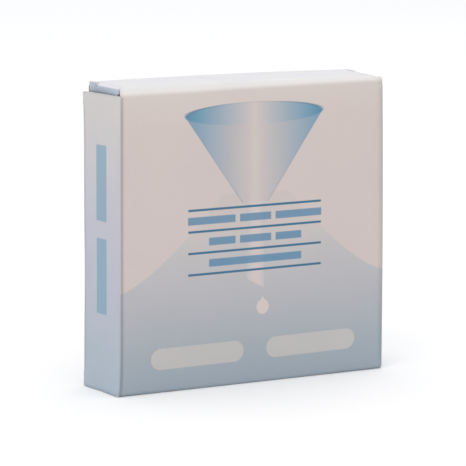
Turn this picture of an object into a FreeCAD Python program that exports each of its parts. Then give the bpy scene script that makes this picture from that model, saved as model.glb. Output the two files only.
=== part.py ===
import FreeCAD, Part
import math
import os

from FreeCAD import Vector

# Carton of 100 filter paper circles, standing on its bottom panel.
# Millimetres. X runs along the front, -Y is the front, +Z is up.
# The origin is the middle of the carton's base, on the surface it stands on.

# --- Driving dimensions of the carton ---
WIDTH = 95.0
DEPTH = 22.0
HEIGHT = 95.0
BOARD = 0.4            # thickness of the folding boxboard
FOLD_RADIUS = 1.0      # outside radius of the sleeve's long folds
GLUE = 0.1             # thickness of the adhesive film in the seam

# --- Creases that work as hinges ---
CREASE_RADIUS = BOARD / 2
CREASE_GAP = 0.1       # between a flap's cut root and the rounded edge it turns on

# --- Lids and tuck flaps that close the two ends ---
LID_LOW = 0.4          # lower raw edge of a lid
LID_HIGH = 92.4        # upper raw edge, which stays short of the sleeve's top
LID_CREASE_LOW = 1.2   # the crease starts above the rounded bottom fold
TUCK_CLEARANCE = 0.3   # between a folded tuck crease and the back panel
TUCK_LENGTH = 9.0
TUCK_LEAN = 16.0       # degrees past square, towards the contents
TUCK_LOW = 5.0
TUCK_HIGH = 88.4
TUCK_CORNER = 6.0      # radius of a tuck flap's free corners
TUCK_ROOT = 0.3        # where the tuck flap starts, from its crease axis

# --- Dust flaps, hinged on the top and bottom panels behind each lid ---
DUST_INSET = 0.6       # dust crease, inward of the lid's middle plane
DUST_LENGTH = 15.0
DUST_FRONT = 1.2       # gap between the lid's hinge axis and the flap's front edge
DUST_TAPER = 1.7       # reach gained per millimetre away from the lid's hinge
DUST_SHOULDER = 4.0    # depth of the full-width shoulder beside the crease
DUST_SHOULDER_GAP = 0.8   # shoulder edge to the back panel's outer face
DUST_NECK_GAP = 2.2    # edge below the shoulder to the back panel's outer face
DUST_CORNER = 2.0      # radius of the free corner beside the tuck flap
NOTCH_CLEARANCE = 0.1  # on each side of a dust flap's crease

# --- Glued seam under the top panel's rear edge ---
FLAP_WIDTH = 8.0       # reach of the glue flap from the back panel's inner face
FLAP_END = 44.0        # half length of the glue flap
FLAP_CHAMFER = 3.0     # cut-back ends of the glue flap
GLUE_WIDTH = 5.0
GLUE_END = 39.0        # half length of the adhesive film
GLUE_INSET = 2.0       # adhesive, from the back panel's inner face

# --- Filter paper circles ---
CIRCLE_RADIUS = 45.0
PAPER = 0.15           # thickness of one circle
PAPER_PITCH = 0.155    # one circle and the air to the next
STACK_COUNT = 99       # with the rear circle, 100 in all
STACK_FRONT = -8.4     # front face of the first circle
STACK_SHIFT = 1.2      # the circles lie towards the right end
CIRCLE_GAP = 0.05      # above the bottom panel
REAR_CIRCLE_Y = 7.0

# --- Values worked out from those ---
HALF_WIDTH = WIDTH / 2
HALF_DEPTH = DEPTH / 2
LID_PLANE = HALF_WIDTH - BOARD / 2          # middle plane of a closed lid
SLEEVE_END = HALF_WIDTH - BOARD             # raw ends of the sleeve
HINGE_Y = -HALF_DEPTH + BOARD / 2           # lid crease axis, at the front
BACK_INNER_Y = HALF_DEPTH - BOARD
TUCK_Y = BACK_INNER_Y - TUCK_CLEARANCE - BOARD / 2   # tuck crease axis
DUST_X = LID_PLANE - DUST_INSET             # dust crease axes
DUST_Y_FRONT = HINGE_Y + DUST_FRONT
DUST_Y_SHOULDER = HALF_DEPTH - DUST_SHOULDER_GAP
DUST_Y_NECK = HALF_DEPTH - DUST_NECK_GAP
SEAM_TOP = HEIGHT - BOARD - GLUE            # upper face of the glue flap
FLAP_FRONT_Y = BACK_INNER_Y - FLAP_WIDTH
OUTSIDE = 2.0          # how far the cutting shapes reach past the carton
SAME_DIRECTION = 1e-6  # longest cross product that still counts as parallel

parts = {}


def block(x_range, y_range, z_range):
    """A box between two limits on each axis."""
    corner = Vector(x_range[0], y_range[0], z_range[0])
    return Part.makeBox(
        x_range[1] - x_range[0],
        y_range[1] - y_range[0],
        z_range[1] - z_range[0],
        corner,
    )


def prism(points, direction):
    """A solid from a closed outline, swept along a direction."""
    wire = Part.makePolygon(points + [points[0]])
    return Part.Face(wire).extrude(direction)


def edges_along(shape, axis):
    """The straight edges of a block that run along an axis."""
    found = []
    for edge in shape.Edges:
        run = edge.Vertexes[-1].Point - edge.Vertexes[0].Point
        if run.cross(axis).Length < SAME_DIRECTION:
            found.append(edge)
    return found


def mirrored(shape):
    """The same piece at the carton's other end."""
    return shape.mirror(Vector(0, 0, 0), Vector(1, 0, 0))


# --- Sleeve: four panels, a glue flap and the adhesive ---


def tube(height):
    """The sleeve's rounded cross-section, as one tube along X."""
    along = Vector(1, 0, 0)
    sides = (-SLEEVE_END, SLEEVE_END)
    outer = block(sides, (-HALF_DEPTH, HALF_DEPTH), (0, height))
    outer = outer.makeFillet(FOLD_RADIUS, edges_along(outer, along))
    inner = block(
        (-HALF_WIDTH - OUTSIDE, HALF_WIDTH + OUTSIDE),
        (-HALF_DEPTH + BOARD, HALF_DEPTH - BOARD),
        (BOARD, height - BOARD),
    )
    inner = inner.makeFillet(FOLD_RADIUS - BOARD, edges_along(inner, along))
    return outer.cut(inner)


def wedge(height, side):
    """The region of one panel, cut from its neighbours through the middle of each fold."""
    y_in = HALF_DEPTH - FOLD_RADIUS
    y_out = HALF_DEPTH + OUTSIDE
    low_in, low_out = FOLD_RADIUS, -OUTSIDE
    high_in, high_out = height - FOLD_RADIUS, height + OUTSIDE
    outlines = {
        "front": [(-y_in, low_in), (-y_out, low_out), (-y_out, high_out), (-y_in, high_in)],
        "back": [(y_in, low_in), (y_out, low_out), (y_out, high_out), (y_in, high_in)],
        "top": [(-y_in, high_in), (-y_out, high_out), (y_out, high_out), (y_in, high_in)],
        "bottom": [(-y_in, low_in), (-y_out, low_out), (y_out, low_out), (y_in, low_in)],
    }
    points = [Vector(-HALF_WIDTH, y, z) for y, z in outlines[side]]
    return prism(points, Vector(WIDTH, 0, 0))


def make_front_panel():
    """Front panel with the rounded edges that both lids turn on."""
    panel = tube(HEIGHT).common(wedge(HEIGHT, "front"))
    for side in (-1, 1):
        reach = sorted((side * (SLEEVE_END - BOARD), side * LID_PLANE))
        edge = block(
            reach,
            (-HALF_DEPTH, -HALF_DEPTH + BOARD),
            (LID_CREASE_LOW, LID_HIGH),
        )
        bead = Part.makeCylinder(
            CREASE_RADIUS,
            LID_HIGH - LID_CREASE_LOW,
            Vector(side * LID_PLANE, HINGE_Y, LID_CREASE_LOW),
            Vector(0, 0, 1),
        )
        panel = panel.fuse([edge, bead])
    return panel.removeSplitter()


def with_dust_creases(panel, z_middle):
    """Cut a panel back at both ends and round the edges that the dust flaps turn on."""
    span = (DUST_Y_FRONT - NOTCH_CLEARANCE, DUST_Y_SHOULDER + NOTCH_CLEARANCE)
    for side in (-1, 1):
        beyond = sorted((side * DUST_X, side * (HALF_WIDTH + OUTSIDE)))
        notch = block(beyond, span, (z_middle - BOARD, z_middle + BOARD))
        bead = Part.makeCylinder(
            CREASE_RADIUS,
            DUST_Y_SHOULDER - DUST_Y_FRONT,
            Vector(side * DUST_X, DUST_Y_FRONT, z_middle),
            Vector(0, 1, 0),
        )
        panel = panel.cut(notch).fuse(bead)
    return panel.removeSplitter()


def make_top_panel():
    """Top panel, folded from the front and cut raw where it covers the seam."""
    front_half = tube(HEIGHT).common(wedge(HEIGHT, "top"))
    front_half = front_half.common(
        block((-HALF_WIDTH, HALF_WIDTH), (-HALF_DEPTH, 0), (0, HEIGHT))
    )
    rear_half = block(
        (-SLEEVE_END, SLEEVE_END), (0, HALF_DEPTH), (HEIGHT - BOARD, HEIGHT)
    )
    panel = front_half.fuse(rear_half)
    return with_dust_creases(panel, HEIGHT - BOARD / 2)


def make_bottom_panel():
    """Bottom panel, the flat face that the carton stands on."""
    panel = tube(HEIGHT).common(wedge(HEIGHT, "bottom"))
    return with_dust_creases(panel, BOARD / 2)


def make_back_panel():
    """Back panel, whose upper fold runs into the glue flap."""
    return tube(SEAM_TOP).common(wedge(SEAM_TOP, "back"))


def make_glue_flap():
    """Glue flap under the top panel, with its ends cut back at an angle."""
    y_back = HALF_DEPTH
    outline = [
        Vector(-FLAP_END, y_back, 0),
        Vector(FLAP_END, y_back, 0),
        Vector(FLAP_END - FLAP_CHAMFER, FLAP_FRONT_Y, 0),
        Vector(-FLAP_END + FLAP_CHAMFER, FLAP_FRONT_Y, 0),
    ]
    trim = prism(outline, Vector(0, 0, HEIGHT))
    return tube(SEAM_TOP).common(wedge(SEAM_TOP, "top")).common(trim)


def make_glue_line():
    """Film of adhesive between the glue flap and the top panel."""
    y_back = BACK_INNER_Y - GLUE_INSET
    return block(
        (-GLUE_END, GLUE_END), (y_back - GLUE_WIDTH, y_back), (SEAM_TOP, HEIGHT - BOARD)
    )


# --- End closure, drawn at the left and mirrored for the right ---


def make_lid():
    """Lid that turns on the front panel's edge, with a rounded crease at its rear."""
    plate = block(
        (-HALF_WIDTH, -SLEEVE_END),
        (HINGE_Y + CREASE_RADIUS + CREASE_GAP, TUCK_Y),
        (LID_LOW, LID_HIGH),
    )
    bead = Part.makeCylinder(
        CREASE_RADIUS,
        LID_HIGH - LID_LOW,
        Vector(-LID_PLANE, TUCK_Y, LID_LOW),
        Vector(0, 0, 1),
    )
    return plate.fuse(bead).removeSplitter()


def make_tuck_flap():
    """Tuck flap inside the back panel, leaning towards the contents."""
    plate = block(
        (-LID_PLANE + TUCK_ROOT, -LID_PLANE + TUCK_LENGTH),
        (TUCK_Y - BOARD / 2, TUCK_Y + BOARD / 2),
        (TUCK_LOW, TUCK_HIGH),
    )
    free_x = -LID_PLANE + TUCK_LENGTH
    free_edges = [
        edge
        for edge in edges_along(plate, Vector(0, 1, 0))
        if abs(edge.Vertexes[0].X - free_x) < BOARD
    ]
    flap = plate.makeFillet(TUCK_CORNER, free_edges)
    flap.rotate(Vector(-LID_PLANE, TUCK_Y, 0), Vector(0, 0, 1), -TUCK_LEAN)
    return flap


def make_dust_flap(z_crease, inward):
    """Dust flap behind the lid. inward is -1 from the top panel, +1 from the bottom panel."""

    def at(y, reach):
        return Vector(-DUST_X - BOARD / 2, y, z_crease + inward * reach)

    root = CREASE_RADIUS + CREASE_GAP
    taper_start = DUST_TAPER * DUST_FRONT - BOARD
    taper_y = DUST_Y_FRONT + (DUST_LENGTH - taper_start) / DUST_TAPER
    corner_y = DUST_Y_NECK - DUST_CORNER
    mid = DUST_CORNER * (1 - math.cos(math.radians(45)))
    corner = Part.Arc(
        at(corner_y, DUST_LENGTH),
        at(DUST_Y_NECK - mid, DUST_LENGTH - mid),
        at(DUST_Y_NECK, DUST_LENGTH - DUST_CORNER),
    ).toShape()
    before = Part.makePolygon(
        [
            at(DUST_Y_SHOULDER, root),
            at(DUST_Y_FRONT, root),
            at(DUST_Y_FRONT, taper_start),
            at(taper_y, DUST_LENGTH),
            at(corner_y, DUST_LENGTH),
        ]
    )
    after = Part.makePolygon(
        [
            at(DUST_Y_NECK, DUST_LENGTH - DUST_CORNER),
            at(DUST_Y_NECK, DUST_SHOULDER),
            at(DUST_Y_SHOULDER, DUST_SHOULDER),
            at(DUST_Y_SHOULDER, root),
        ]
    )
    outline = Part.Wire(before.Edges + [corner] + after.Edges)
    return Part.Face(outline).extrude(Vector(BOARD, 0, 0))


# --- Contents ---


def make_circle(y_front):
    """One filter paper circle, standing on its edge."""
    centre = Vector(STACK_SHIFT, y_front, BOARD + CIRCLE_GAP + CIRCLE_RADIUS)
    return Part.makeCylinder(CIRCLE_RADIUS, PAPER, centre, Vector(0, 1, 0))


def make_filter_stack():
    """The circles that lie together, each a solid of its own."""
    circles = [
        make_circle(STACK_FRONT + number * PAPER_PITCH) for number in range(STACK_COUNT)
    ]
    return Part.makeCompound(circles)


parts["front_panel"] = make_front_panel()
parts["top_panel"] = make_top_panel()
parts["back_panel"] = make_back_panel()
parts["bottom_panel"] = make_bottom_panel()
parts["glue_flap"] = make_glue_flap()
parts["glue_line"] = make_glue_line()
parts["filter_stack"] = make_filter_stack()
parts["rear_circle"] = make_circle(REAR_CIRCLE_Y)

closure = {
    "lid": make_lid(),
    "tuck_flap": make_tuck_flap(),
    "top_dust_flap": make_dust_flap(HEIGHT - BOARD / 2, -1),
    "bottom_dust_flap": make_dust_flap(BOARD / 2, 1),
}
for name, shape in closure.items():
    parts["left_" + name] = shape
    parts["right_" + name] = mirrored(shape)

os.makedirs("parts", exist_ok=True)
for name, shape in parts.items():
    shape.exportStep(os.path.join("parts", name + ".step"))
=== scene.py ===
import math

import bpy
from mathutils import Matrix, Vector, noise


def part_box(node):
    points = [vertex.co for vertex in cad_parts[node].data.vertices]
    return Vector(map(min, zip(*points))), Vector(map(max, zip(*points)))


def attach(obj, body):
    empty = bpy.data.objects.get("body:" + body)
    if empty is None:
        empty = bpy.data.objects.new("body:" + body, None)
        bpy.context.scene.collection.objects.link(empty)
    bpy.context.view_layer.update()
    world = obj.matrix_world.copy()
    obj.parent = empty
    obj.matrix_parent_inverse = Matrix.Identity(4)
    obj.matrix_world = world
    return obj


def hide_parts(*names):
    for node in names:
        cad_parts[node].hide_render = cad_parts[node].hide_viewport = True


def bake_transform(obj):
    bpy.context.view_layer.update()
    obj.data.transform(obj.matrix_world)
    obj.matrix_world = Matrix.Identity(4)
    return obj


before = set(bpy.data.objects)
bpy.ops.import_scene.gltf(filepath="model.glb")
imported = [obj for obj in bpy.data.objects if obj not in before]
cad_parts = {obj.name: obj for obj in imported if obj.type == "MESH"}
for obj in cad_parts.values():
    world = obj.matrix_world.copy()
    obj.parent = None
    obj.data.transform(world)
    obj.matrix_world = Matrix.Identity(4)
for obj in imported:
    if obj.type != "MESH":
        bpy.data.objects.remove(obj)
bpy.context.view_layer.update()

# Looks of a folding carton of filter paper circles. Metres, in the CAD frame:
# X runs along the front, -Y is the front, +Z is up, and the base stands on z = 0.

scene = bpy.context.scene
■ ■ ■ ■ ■
Please reproduce exactly the lines above, beginning with the first and ending with the line that contains "# The origin", and include nothing outside that range.

## Task output
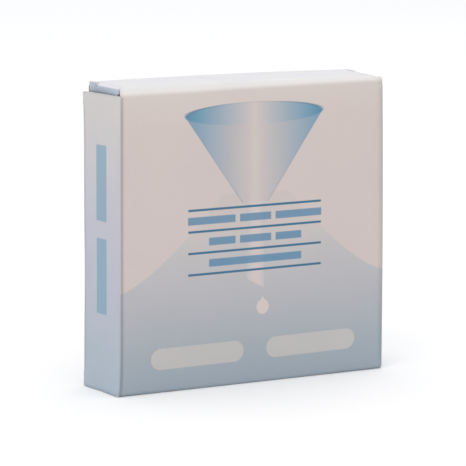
Turn this picture of an object into a FreeCAD Python program that exports each of its parts. Then give the bpy scene script that makes this picture from that model, saved as model.glb. Output the two files only.
=== part.py ===
import FreeCAD, Part
import math
import os

from FreeCAD import Vector

# Carton of 100 filter paper circles, standing on its bottom panel.
# Millimetres. X runs along the front, -Y is the front, +Z is up.
# The origin is the middle of the carton's base, on the surface it stands on.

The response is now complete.